Nitric oxide may itself regulate NOS expression and activity. Specifically, NO has been shown to play an important negative feedback regulatory role on NOS3, and therefore vascular endothelial cell function. This process, known formally as S-nitrosation (and referred to by many in the field as S-nitrosylation), has been shown to reversibly inhibit NOS3 activity in vascular endothelial cells. This process may be important because it is regulated by cellular redox conditions and may thereby provide a mechanism for the association between "oxidative stress" and endothelial dysfunction. In addition to NOS3, both NOS1 and NOS2 have been found to be S-nitrosated, but the evidence for dynamic regulation of those NOS isoforms by this process is less complete. In addition, both NOS1 and NOS2 have been shown to form ferrous-nitrosyl complexes in their heme prosthetic groups that may act partially to self-inactivate these enzymes under certain conditions. The rate-limiting step for the production of nitric oxide may well be the availability of L-arginine in some cell types. This may be particularly important after the induction of NOS2.

==Inhibitors==
Ronopterin (VAS-203), also known as 4-amino-tetrahydrobiopterin (4-ABH_{4}), an analogue of BH_{4} (a cofactor of NOS), is an NOS inhibitor that is under development as a neuroprotective agent for the treatment of traumatic brain injury. Other NOS inhibitors that have been or are being researched for possible clinical use include cindunistat, A-84643, ONO-1714, L-NOARG, NCX-456, VAS-2381, GW-273629, NXN-462, CKD-712, KD-7040, and guanidinoethyldisulfide, TFPI among others.
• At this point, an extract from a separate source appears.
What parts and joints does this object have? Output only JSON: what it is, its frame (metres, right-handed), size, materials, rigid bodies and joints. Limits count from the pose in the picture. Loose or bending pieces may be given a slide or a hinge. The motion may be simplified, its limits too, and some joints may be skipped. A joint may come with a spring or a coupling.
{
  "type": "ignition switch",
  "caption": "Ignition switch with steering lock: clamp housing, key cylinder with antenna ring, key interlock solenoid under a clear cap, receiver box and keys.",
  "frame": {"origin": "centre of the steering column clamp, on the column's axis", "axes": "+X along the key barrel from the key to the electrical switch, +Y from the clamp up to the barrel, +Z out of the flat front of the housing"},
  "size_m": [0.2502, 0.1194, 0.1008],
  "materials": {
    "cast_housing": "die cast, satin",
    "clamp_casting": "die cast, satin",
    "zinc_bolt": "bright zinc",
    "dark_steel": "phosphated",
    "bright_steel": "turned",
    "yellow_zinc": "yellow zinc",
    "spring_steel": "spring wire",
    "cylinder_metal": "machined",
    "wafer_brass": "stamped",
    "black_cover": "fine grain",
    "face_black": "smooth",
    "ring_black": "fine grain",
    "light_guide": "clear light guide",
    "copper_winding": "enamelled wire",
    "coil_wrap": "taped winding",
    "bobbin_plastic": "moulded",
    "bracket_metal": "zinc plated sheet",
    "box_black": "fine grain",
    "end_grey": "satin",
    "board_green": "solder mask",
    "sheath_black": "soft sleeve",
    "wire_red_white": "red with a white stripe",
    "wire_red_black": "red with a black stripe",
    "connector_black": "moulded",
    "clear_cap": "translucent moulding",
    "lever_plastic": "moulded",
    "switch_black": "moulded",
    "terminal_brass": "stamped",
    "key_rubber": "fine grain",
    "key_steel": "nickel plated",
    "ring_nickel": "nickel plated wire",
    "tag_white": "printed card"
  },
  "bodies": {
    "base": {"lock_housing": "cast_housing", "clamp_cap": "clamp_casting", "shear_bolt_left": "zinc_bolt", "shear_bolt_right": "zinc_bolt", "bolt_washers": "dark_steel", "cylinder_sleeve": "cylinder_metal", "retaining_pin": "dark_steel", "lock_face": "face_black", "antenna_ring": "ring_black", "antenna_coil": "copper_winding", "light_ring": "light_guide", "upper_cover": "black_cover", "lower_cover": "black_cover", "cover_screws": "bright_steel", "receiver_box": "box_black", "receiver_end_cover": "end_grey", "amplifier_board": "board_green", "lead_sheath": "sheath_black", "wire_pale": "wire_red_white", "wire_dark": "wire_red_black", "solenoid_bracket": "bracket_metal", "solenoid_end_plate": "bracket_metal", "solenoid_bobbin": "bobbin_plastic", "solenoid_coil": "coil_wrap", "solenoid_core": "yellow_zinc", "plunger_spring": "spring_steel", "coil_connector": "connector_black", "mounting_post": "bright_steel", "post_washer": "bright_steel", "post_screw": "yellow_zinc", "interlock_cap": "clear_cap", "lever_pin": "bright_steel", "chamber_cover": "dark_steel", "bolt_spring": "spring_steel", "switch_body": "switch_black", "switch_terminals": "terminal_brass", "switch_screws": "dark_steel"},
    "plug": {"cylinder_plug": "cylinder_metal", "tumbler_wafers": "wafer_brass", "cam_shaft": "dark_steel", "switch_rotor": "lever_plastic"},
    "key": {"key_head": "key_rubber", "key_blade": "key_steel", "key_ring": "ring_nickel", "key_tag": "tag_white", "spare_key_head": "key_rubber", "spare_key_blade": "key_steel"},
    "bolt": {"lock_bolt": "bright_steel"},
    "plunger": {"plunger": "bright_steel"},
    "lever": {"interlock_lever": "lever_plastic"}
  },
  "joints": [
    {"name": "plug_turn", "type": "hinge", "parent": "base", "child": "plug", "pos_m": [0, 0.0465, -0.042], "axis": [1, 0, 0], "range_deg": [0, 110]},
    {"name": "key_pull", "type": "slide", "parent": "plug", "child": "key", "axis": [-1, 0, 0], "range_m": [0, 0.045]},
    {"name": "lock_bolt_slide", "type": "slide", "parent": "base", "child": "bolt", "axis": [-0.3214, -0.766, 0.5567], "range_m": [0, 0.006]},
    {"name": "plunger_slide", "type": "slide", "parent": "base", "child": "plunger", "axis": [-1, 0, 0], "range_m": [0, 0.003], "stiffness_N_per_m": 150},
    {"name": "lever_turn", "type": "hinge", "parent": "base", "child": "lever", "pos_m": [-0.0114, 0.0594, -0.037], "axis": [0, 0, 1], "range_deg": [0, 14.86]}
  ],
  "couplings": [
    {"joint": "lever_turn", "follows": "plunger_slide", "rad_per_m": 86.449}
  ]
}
== In non-mammal eukaryotes ==
NOS is found in many groups of eukaryotes (metazoans, fungi, algae, plants), mostly sharing the fused oxygenase-CAM-flavin-FNR structure of mammalian NOS. There can, however, be important changes to the structure. For example, a number of algal NOS has a C-terminal globin domain, which could confer additional functionality.

== In prokaryotes ==

| Name | Gene(s) | Location | Function |
|---|---|---|---|
| Bacterial NOS (bNOS) | multiple | Gram-positive bacteria (various); | defense against oxidative stress, antibiotics, immune attack; |

Bacterial NOS (bNOS) has been shown to protect bacteria against oxidative stress, diverse antibiotics, and host immune response. bNOS plays a key role in the transcription of superoxide dismutase (SodA). Bacteria late in the log phase who do not possess bNOS fail to upregulate SodA, which disables the defenses against harmful oxidative stress. Initially, bNOS may have been present to prepare the cell for stressful conditions but now seems to help shield the bacteria against conventional antimicrobials. As a clinical application, a bNOS inhibitor could be produced to decrease the load of Gram positive bacteria.

They seem to have a similar function in archaea.

They exist in a wide variety of bacteria, including Gram negative ones (the aforementioned Sorangium cellulosum is Gram negative). The fused [Fe-S] NOS is by no means rare among bacteria, being seen across Cyanobacteria and Proteobacteria.